The premise of wisdom literature in the Bible is our choices and attitudes are informed by foolishness or by wisdom. Foolishness results in despair and ruin. Wisdom leads to joy, hope, and a solid path in life. The topic deserves going on for pages: deeper into this root description. We can afford here only to add just a few more thoughts. The body of wisdom material teaches that the wise give alert attention to God; in awe, they listen up, for God’s wisdom. They receive it as a kind of food from God, that provides life. Going back to the passage above from the psalm, though it is possible for the foolish and evil to have a long life and have prosperity, the wise, respectful of God’s ways can enjoy their life and their prosperity however long and great.

The food and drink which is Wisdom’s offering in the passage from Proverbs, “Come, eat of my bread and drink of the wine I have mixed,” serves as a corollary to the challenge and invitation that Jesus gives in John 6. We should note that Jesus identifies himself with that which a person may eat and drink to receive forever-life. Offering himself for consumption is a shocking metaphor, jarring, to say the least. To make it more palatable, if you will understand that when we internalize his Good News spiritually when we choose to believe in him when we decide to follow him, we are eating and drinking his flesh and blood. These are ways we take into ourselves the essential reality of the Savior. Now, read:

Jesus said, “I am the living bread that came down from heaven.
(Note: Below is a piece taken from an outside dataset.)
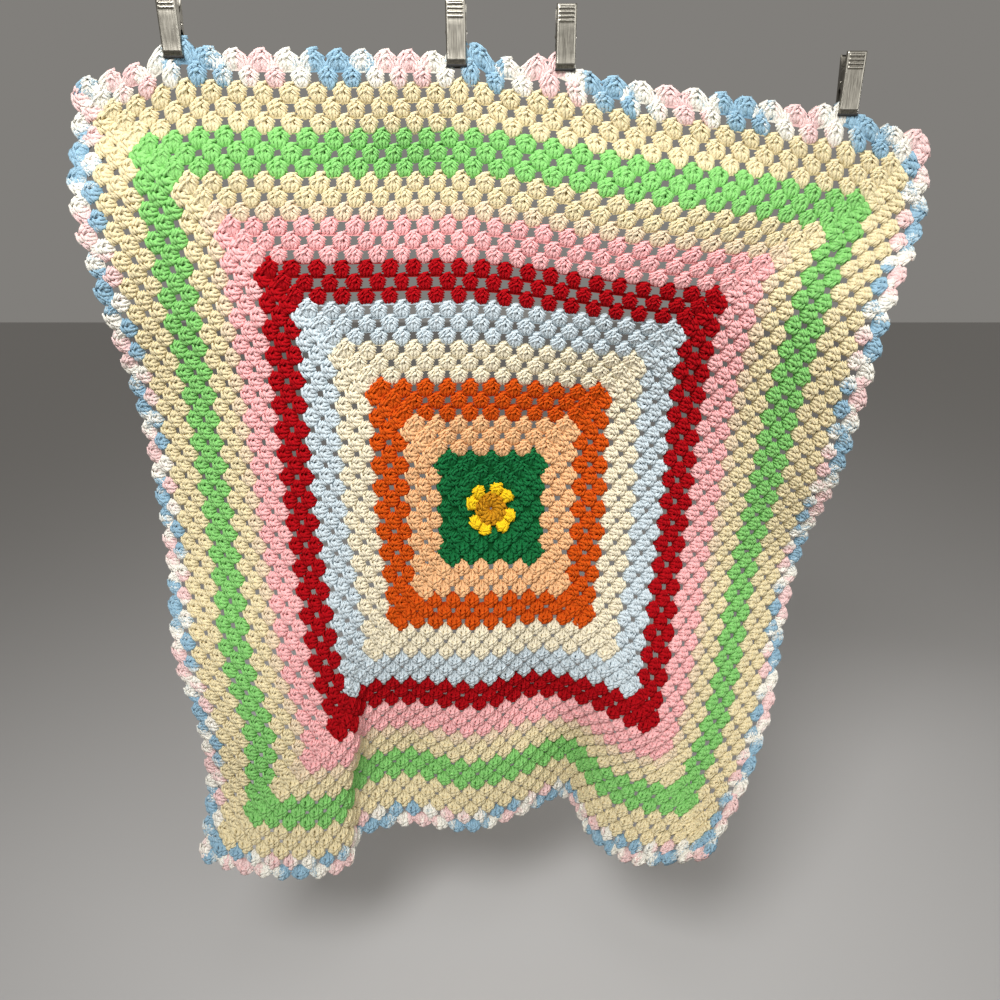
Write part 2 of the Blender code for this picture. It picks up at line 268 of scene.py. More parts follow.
# A jaw from its tip up: the height, how far its face is from the hanging plane, and how
# deep its turned-in sides reach.
JAW_ROWS = (
    (0.0, 3.7, 1.2),
    (0.6, 4.5, 1.5),
    (4.6, 6.6, 3.0),
    (5.4, 7.1, 3.3),
    (6.4, 7.0, 3.4),
    (15.0, 7.5, 3.9),
    (23.5, 7.9, 4.4),
    (25.0, 8.0, 5.2),
    (26.5, 8.1, 7.4),
    (29.0, 8.2, 8.1),
    (36.0, 8.7, 8.6),
    (41.0, 9.0, 8.7),
    (58.0, 10.0, 3.2),
    (59.2, 9.8, 3.0),
    (60.0, 9.0, 2.4),
)
BEND_RADIUS = 2.0
BEND_SHARE = 0.7
LEAST_BEND = 0.15
BEND_ANGLES = (0, 30, 60, 90)
FACE_STOPS = (-8.0, -7.2, -6.6, -2.2, 2.2, 6.6, 7.2, 8.0)
# Where a jaw is rubbed bright and painted with a highlight, on its bends, its lip line and
# its top: points of its section from either end, and heights.
RUB_AND_HIGHLIGHT_POINTS = (2, 3, 4)
RUB_AND_HIGHLIGHT_HEIGHTS = ((4.6, 6.0), (59.0, 61.0))
RIB_REACH = 7.3
FIRST_RIB = 43.0
RIB_PITCH = 3.8
RIB_RISE = 0.8
RIB_COUNT = 4
# A rib's outline: how far up, in rib pitches, and what share of its rise.
RIB_PROFILE = (
    (-0.10, -0.25),
    (0.0, -0.15),
    (0.12, 0.55),
    (0.25, 0.92),
    (0.37, 1.0),
    (0.50, 0.92),
    (0.62, 0.55),
    (0.74, -0.15),
)

LIP_RADIUS = 1.3
LIP_MIDDLE = (3.75, 0.9)
LIP_STRETCH = 1.35
LIP_OVERHANG = 0.2
LIP_ROUNDING = 0.3
LIP_END_SHARE = 0.8
LIP_SIDES = 10

PIVOT_HEIGHT = 32.0
PIN_PROFILE = ((11.6, 0.0), (11.5, 0.9), (11.1, 1.7), (10.6, 1.9), (10.55, 1.3), (0.0, 1.3))
PIN_TIP_RADIUS = 0.02
PIN_HEAD_FROM = 11.0
PIN_SIDES = 16

# The spring: its coil, and the leg at each end as how far out and up from the pin.
COIL_RADIUS = 2.9
COIL_WIRE = 0.6
COIL_TURNS = 8
COIL_STEPS = 14
COIL_REACH = 5.3
# How much the coil is rubbed and painted with a highlight.
COIL_RUB_AND_HIGHLIGHT = 0.3
WIRE_SIDES = 6
LEG_ROOT = (COIL_RADIUS, 1.5)
LEG_BEND = (5.1, 10.0)
LEG_TIP = (7.4, 19.0)

# The camera stands in front of the middle, level with the upper part, and looks down.
CAMERA_PLACE = (0.0, -0.9007, -0.260)
CAMERA_PITCH = 18.0
CAMERA_LENS = 27.04
FLOOR_HEIGHT = -1.32
FLOOR_REACH = 12.0
FLOOR_COLOUR = (0.54, 0.53, 0.52)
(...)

Whoever eats of this bread will live forever; and the bread that I will give for the life of the world is my flesh.” The Jews then disputed among themselves, saying, “How can this man give us his flesh to eat?” So Jesus said to them, “Very truly, I tell you, unless you eat the flesh of the Son of Man and drink his blood, you have no life in you. Those who eat my flesh and drink my blood have eternal life, and I will raise them up on the last day; for my flesh is true food and my blood is true drink. Those who eat my flesh and drink my blood abide in me, and I in them. Just as the living Father sent me, and I live because of the Father, so whoever eats me will live because of me. This is the bread that came down from heaven, not like that which your ancestors ate, and they died. But the one who eats this bread will live forever.” (John 6:51-58)

We can not help but also bring Eucharistic theology into this passage, whatever the principle, original application. It is broader than that, however. What Paul so often calls living “in Christ” we can think of as perpetual nourishment with the reality of the Savior. Theology has often thought of the Word of God and the Wisdom of God as the realities of God made available to rational creatures. Certain passages speak poetically of these elements of the Divine, personified. As we have seen Lady Wisdom makes wisdom available to those who would be wise. The Word is spoken of in the Prologue of John, the first chapter. “The Word became flesh and lived among us, and we have seen his glory.” By relation to the Word, we receive from its fullness, grace upon grace.

Let’s not be fooled. Let’s not be dupes and simpletons. Let us run to dine, and feast on the Word offered. We can eat and drink the bread and wine Lady Wisdom has set out for us. Cultivate a good appetite for it. It is a forever banquet we are invited to. Wash up and come.